Starting from the line containing "for corner in", write out every remaining line exactly, the last one included.
====== Dataset content ======
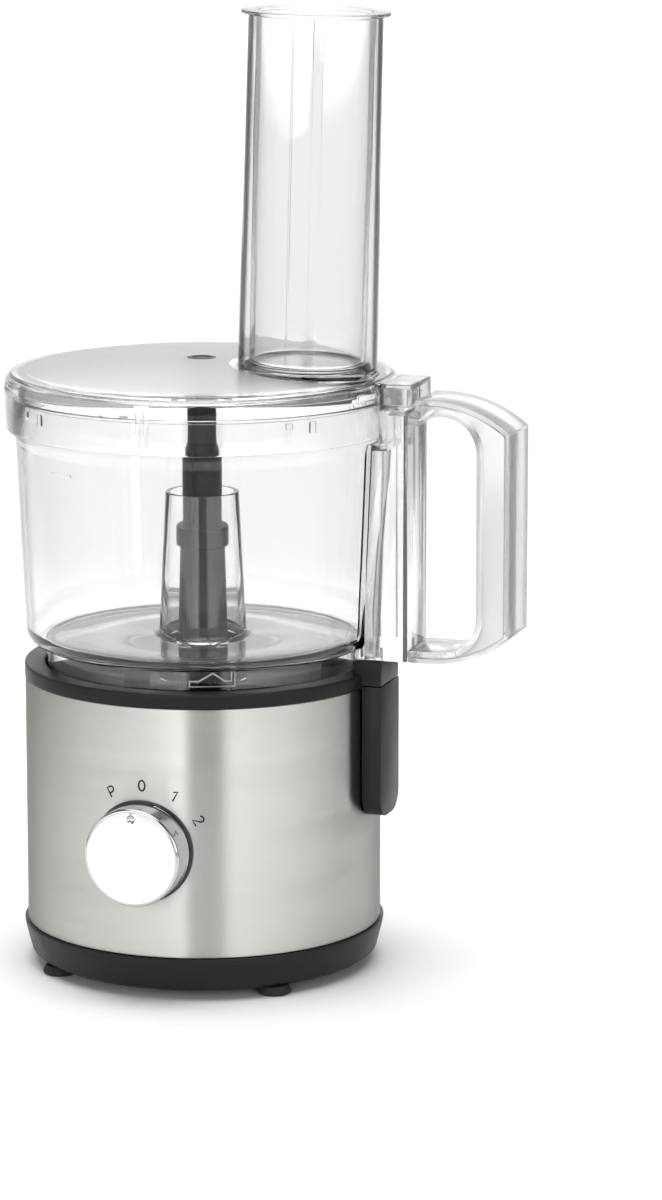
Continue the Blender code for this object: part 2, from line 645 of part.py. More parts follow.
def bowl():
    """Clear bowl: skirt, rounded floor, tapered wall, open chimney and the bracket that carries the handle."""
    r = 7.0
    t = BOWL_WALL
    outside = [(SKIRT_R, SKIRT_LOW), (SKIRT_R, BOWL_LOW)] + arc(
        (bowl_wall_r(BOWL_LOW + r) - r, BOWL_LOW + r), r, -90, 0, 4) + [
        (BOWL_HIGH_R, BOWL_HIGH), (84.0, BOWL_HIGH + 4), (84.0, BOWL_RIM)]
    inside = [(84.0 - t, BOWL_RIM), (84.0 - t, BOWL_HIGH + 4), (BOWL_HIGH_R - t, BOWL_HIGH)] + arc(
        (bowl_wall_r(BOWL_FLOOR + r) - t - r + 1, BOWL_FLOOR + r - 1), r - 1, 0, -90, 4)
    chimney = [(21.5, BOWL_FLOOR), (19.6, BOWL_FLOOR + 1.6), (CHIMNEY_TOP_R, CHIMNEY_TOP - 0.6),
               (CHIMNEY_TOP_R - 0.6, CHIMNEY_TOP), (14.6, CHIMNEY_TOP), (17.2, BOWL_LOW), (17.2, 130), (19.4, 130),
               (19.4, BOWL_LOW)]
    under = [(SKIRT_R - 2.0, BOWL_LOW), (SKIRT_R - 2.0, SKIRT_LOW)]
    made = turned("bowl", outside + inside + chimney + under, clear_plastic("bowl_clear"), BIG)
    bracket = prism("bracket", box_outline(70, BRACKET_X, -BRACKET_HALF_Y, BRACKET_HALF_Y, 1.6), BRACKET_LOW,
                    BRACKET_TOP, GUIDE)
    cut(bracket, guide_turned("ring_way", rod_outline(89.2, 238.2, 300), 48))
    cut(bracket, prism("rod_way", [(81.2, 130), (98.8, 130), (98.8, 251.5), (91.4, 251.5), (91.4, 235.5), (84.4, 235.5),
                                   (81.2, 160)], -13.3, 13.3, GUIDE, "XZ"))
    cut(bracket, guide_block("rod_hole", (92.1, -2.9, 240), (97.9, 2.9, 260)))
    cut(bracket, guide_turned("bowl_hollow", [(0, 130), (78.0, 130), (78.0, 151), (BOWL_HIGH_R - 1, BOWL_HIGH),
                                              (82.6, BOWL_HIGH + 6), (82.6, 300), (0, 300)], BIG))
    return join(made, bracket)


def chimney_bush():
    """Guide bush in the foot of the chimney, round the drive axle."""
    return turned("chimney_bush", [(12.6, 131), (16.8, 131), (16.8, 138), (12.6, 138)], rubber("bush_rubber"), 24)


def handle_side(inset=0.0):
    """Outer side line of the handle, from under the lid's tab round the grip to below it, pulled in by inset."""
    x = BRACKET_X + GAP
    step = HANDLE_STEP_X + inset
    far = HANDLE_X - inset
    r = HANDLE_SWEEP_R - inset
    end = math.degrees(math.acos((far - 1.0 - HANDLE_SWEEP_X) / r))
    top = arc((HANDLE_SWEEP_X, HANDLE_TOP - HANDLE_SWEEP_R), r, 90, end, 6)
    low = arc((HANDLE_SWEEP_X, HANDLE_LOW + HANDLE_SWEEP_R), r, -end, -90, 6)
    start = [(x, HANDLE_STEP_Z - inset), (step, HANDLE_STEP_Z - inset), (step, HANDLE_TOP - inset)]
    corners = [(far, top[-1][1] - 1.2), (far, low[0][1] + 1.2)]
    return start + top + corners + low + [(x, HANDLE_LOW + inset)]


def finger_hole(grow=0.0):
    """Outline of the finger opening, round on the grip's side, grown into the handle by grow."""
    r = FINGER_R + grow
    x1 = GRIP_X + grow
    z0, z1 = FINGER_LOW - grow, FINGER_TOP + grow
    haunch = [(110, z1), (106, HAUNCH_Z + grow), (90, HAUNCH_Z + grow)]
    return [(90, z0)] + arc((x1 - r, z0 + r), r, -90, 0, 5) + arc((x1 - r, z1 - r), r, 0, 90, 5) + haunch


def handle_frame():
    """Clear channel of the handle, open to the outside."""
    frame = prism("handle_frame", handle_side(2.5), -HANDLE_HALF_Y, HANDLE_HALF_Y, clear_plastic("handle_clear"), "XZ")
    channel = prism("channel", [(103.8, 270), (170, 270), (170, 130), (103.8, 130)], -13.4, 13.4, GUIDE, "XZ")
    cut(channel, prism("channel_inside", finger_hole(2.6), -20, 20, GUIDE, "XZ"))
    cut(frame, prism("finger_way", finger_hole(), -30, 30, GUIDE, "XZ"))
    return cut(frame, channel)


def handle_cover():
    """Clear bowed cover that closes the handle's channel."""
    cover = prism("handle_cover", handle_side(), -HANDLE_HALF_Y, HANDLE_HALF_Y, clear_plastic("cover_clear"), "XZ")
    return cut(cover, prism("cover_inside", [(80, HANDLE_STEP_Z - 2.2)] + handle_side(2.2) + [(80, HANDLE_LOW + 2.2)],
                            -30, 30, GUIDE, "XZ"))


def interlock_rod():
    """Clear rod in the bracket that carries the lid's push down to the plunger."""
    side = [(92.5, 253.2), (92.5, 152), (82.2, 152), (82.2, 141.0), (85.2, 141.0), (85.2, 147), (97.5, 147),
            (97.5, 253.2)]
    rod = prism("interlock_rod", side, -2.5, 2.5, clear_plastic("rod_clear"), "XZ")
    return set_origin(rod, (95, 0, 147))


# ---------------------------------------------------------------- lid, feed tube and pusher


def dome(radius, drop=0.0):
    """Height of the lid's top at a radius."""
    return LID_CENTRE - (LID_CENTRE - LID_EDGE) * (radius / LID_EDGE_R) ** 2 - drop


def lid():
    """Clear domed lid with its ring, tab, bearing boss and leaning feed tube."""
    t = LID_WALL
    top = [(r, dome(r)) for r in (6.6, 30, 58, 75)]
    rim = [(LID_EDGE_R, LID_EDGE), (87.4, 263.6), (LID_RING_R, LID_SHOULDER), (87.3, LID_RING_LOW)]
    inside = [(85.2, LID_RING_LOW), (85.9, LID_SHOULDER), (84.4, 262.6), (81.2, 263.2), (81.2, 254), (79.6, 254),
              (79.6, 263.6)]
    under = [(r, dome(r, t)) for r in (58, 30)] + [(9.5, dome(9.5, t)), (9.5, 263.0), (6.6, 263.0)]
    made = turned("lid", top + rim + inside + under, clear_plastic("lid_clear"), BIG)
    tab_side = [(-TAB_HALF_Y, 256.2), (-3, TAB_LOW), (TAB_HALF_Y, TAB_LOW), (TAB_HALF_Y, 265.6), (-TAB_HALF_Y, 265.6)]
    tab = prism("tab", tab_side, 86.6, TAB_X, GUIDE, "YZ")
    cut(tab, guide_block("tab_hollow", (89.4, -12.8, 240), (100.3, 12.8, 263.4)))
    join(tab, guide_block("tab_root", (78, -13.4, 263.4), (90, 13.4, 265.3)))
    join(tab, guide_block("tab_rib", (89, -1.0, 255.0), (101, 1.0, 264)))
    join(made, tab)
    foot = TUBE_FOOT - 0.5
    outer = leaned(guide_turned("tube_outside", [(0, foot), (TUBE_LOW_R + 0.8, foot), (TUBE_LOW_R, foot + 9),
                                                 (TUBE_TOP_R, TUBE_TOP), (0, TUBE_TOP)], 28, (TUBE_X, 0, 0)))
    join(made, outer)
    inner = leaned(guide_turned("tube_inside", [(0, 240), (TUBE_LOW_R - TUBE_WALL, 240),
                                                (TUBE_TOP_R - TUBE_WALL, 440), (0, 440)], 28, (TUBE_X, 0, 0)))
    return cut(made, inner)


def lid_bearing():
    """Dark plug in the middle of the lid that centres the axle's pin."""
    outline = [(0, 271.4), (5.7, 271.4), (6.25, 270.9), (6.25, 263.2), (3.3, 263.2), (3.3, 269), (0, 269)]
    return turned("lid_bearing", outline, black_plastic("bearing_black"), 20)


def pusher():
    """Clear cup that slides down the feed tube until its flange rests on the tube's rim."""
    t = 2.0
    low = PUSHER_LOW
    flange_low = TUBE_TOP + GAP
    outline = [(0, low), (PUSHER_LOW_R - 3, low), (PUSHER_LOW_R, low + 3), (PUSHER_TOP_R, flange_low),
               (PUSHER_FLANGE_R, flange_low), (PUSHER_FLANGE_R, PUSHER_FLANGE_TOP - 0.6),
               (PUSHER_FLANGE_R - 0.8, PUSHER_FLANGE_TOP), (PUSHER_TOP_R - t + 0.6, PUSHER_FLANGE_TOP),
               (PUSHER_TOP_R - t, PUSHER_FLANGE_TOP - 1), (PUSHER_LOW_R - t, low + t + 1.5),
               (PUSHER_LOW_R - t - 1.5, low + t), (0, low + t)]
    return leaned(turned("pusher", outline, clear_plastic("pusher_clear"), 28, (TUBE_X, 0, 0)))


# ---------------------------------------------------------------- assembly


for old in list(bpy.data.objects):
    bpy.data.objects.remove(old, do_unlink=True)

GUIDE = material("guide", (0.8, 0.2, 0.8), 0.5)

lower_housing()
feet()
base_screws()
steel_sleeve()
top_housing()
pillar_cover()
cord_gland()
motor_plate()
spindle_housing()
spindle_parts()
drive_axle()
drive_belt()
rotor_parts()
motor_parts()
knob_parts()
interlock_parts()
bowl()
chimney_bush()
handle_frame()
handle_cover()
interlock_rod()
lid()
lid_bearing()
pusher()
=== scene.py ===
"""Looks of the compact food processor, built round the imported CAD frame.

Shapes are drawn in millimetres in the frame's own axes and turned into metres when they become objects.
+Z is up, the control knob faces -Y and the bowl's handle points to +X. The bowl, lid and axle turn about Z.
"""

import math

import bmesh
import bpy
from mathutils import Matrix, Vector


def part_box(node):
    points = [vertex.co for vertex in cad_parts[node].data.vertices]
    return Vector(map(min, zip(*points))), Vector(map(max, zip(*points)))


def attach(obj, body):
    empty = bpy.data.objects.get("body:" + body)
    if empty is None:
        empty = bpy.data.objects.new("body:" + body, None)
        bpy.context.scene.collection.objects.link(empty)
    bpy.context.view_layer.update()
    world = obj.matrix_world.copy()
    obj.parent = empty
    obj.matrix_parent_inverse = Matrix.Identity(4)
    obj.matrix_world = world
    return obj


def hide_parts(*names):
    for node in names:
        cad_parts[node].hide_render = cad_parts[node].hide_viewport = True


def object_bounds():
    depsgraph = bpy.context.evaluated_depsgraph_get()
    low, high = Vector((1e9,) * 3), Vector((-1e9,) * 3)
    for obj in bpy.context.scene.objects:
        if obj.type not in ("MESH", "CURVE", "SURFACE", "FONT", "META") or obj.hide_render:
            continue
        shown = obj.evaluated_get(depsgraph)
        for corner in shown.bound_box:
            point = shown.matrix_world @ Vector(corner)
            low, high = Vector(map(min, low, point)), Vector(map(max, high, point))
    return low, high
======
* Result for this task:
        for corner in shown.bound_box:
            point = shown.matrix_world @ Vector(corner)
            low, high = Vector(map(min, low, point)), Vector(map(max, high, point))
    return low, high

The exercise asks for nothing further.